The three-axis attitude had an improvement of 19.2%, 82.1%, and 69.4%, and which is consistent with the analysis from the three gyroscope signals. The results demonstrated the effectiveness of the proposed SRU-RNN method.

However, there were following limitations of this paper:

(1)

In the experiments, the SRU-RNN was trained with fixed parameters including the learning rate and batch size. Parameters optimization might improve the performance of the SRU-RNN in this application. Some optimization methods are available in the AI community;

(2)

As aforementioned, the SRU-RNN is single layer, and actually a multi-layer SRU-RNN might improve the performance of the SRU-RNN;

(3)

In the experiments, limited by the lab equipment, only the static dataset was collected and employed.
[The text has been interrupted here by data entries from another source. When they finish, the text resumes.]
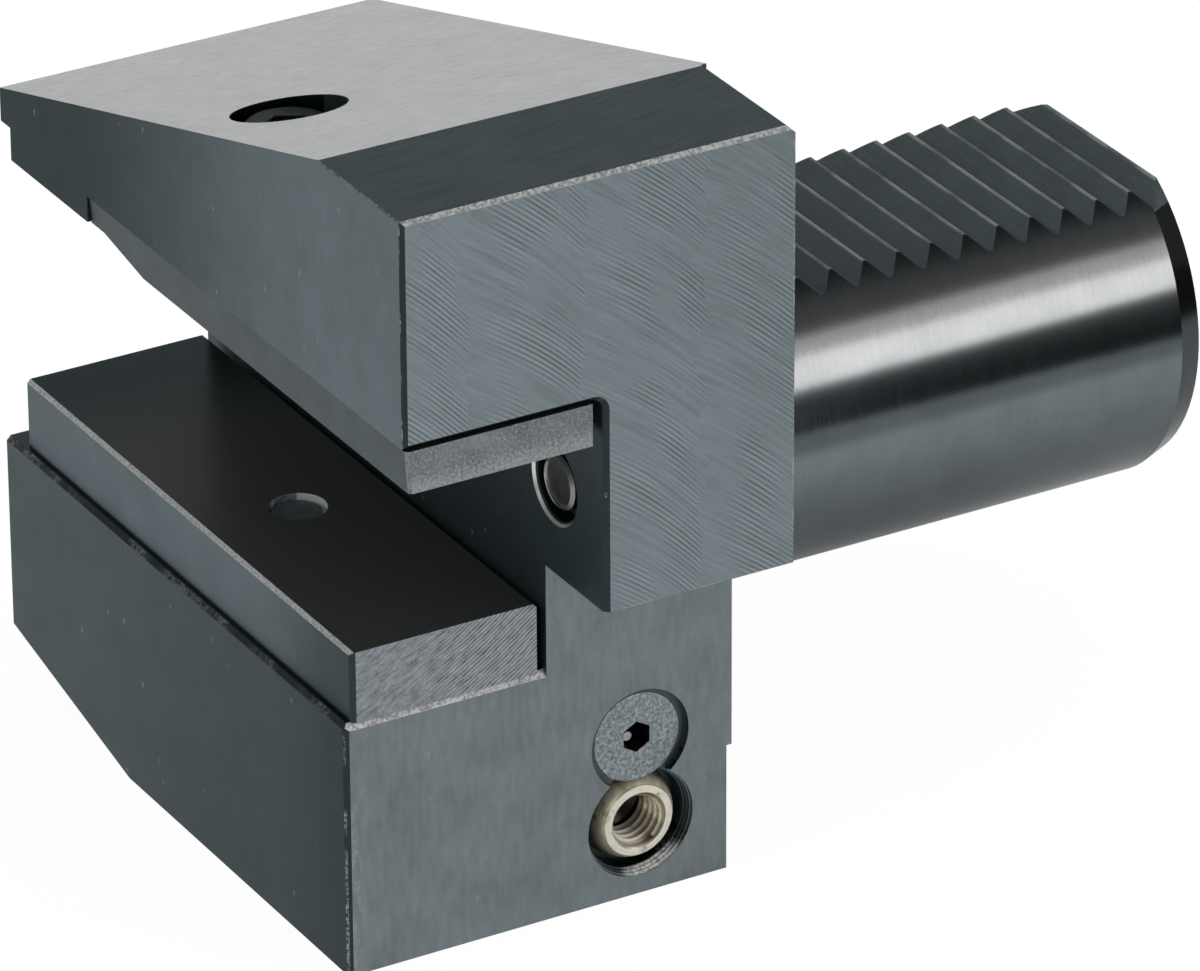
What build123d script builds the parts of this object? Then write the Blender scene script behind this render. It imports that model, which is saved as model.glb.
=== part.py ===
from build123d import *
from build123d.topology import SkipClean
import math
import os

# Radial square-shank tool holder with a toothed cylindrical shank, millimetres.
# Origin: the shank's axis at the flange face. +Y runs out along the shank,
# +X points the way the turning tool's cutting end points, +Z is the toothed side.

# Toothed shank
shank_diameter = 40.0
shank_length = 63.0
shank_lead_length = 2.6
shank_lead_depth = 0.9
rack_pitch = 4.0
rack_depth = 1.6
rack_crest_height = 16.0
rack_flank_angle = 45.0
rack_valley_count = 12
rack_last_valley_from_end = 2.3

# Body block
body_width = 85.0
body_front = 42.5
arm_length = 43.3
lower_arm_overhang = 0.7
lower_front = 30.7
bottom_height = -37.6
top_height = 49.75
top_flat_width = 16.3
top_slope = 15.9
top_edge_bevel = 0.8
top_left_bevel = 0.15
front_foot_height = 2.4
flange_relief_height = -23.5
flange_relief_depth = 0.6
end_lip_height = 3.7
end_lip_depth = 2.1
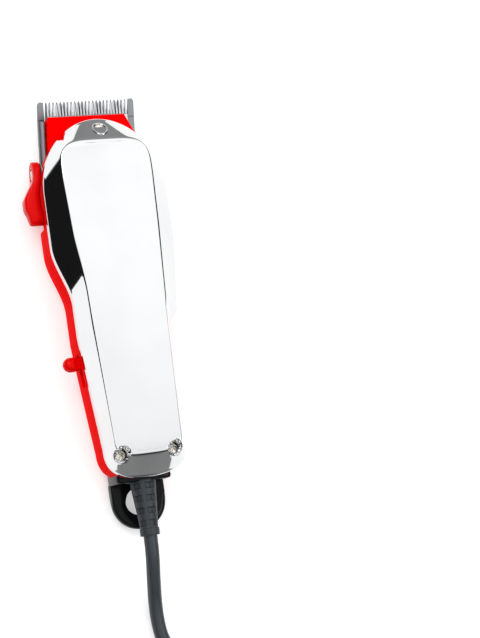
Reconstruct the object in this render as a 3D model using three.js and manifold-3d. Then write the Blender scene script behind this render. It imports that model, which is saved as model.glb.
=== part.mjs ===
// Corded hair clipper with a vibrating-armature motor, a taper lever and a free cord with a plug.
// Millimetres. X is to the right, +Y points at the blades, +Z is up. The clipper lies on its belly,
// and the origin is the middle of the flat belly face.
import * as THREE from 'three';
import { mergeVertices } from 'three/addons/utils/BufferGeometryUtils.js';
import Module from 'manifold-3d';

const wasm = await Module();
wasm.setup();

// ---------------------------------------------------------------- driving dimensions
const GAP = 0.3;                // clearance between pieces that touch
const SLIDE_GAP = 0.4;          // clearance beside a piece that slides or swings

// casing, seen from above
const BODY_HALF_WIDTH = 28.5;   // widest part, over the motor
const WAIST_HALF_WIDTH = 22;    // left side, behind the shoulder
const TAIL_HALF_LEFT = 17.6;
const TAIL_HALF_RIGHT = 20;
const STEP_HALF_WIDTH = 25.2;   // right side, in front of the step
const HEAD_ARC_Y = 46;          // where the sides turn into the head's arc
const HEAD_APEX_Y = 80;
const TAIL_ARC_Y = -70;         // where the sides turn into the tail's arc
const TAIL_END_Y = -84;
const SHOULDER_Y = [-5, 22];    // left shoulder, from waist to full width
const STEP_Y = [-19, -9.5];     // right step, from tail to motor bulge

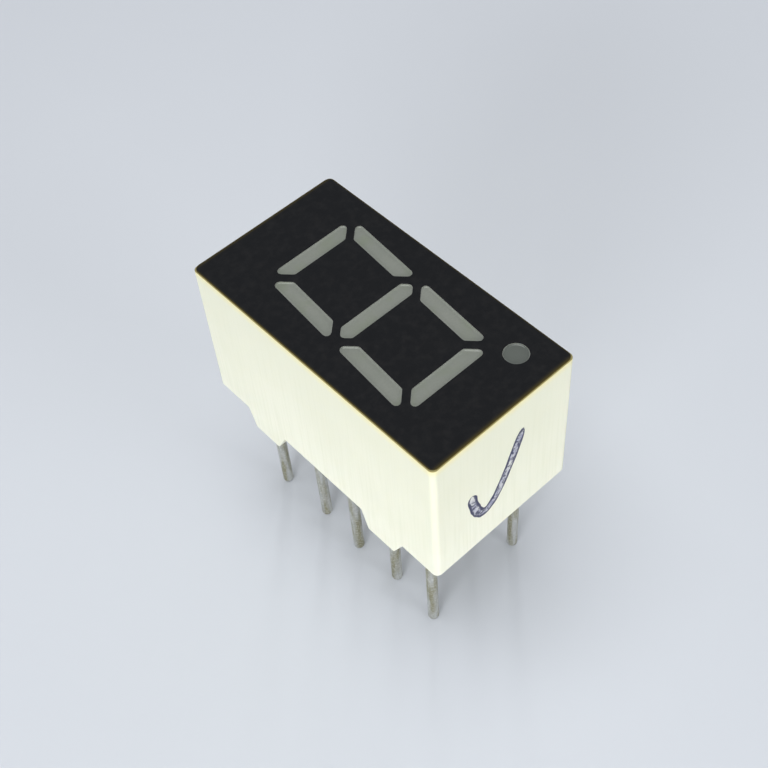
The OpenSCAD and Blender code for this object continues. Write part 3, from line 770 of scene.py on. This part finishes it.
class DISPLAY_OT_set_stage(bpy.types.Operator):
    """Set the floor, the lights and the camera"""

    bl_idname = "display.set_stage"
    bl_label = "Stage"

    # Each lamp's name, direction from the display, distance and side in metres, and watts
    LIGHTS = (
        ("key", (-0.82, -0.42, 0.26), 0.13, 0.06, 0.112),
        ("fill", (0.15, -0.9, 0.2), 0.30, 0.12, 0.276),
        ("top", (-0.15, 0.05, 0.985), 0.30, 0.20, 0.39),
        ("back", (0.68, 0.7, 0.25), 0.30, 0.04, 0.15),
        ("right", (0.95, 0.02, 0.27), 0.30, 0.30, 0.24),
    )
    # The camera's place in millimetres and its turn in degrees
    CAMERA_AT = (-19.706, -24.834, 45.334)
    CAMERA_TURN = (37.319, 3.249, -42.748)
    # Half the floor's side, and where it starts and ends fading into the backdrop
    FLOOR_HALF = 1.5
    FADE_FROM = 35 * MM
    FADE_TO = 80 * MM

    def execute(self, context):
        settings = context.scene.display_stage
        self.lay_floor(settings)
        self.set_world(context.scene, settings)
        self.hang_lights()
        self.set_camera(context.scene, settings)
        context.scene.view_settings.view_transform = "Standard"
        return {"FINISHED"}

    def lay_floor(self, settings):
        material, tree = new_material("Floor, pale paper")
        at = add(tree, "TexCoord").outputs["Object"]
        pulp = add(tree, "TexNoise", {"Vector": at, "Scale": per(30.0), "Detail": 3.0})
        body = add(tree, "Mix", {"Factor": pulp, "A": settings.floor, "B": settings.pulp},
                   data_type="RGBA")
        paper = add(tree, "BsdfPrincipled", {"Base Color": body, "Roughness": 0.85,
                                             "IOR": 1.45})
        # Past the lamps' reach the paper fades into the backdrop
        pale = add(tree, "Emission", {"Color": settings.backdrop})
        off = add(tree, "VectorMath", {0: at}, operation="LENGTH").outputs["Value"]
        far = add(tree, "MapRange", {"Value": off, "From Min": self.FADE_FROM,
                                     "From Max": self.FADE_TO})
        far = add(tree, "Math", {0: far, 1: seen(tree)}, operation="MULTIPLY")
        shade = add(tree, "MixShader", {0: far, 1: paper, 2: pale})
        add(tree, "OutputMaterial", {"Surface": shade})
        bm = bmesh.new()
        bmesh.ops.create_grid(bm, x_segments=1, y_segments=1, size=self.FLOOR_HALF)
        bmesh.ops.translate(bm, vec=(0, 0, PIN_LOW.z), verts=bm.verts[:])
        mesh = bpy.data.meshes.new("floor")
        bm.to_mesh(mesh)
        bm.free()
        mesh.materials.append(material)
        floor = bpy.data.objects.new("floor", mesh)
        bpy.context.scene.collection.objects.link(floor)

    def set_world(self, scene, settings):
        world = bpy.data.worlds.new("Even light")
        world.use_nodes = True
        tree = world.node_tree
        tree.nodes.clear()
        even = add(tree, "Background", {"Color": (1, 1, 1, 1), "Strength": settings.world})
        pale = add(tree, "Background", {"Color": settings.backdrop})
        shade = add(tree, "MixShader", {0: seen(tree), 1: even, 2: pale})
        add(tree, "OutputWorld", {"Surface": shade})
        scene.world = world

    def hang_lights(self):
        for name, direction, distance, side, power in self.LIGHTS:
            light = bpy.data.lights.new(name, "AREA")
            light.shape = "SQUARE"
            light.size = side
            light.energy = power
            lamp = bpy.data.objects.new(name, light)
            # No lamp is seen itself, and a low one would glare in the windows from across the
            # body, so only the top one shows in a shine
            lamp.visible_camera = False
            lamp.visible_glossy = name == "top"
            towards = Vector(direction).normalized()
            lamp.location = towards * distance
            lamp.rotation_euler = towards.to_track_quat("Z", "Y").to_euler()
            bpy.context.scene.collection.objects.link(lamp)

    def set_camera(self, scene, settings):
        data = bpy.data.cameras.new("camera")
        data.lens = settings.lens
        data.sensor_width = 36
        data.clip_start = 0.001
        data.clip_end = 10
        camera = bpy.data.objects.new("camera", data)
        camera.location = Vector(self.CAMERA_AT) * MM
        camera.rotation_euler = [math.radians(angle) for angle in self.CAMERA_TURN]
        scene.collection.objects.link(camera)
        scene.camera = camera


class DISPLAY_PT_panel(bpy.types.Panel):
    """The display's pieces and stage"""

    bl_idname = "DISPLAY_PT_panel"
    bl_label = "Seven Segment Display"
    bl_space_type = "VIEW_3D"
    bl_region_type = "UI"
    bl_category = "Display"

    def draw(self, context):
        for group in SETTINGS:
            box = self.layout.box()
            settings = getattr(context.scene, group)
            for name in settings.__annotations__:
                box.prop(settings, name)
        for operator in OPERATORS:
            self.layout.operator(operator.bl_idname)


SETTINGS = {
    "display_housing": HousingSettings,
    "display_ink": InkSettings,
    "display_resin": ResinSettings,
    "display_pins": PinSettings,
    "display_tick": TickSettings,
    "display_stage": StageSettings,
}
OPERATORS = (
    DISPLAY_OT_add_housing,
    DISPLAY_OT_add_face_print,
    DISPLAY_OT_add_resin,
    DISPLAY_OT_add_pins,
    DISPLAY_OT_finish_inside,
    DISPLAY_OT_add_tick,
    DISPLAY_OT_set_stage,
)


def register():
    for kind in (*SETTINGS.values(), *OPERATORS, DISPLAY_PT_panel):
        bpy.utils.register_class(kind)
    for name, kind in SETTINGS.items():
        setattr(bpy.types.Scene, name, PointerProperty(type=kind))


def unregister():
    for name in SETTINGS:
        delattr(bpy.types.Scene, name)
    for kind in reversed((*SETTINGS.values(), *OPERATORS, DISPLAY_PT_panel)):
        bpy.utils.unregister_class(kind)


def main():
    register()
    bpy.ops.display.add_housing()
    bpy.ops.display.add_face_print()
    bpy.ops.display.add_resin()
    bpy.ops.display.add_pins()
    bpy.ops.display.finish_inside()
    bpy.ops.display.add_tick()
    bpy.ops.display.set_stage()


if __name__ == "__main__":
    main()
Future work will include: (1) further analysis in signals characteristics is necessary for exploring what causes the difference in training data length; (2) comparing SRU-RNN, LSTM-RNN, and some other variants of RNN using same MEMS IMU dataset, finding suitable RNN for MEMS gyroscope and accelerometer raw signals de-noising; (3) dynamic or field testing dataset will be employed for furtherly investigated the deep learning method in application of MEMS IMU noises modeling; and, (4) it will be great significance of embedding a deep learning module in MEMS IMU, a feasibility study will be conducted in a GNSS/MEMS IMU integrated navigation system for evaluating the performance in GPS signal outage of 60 s.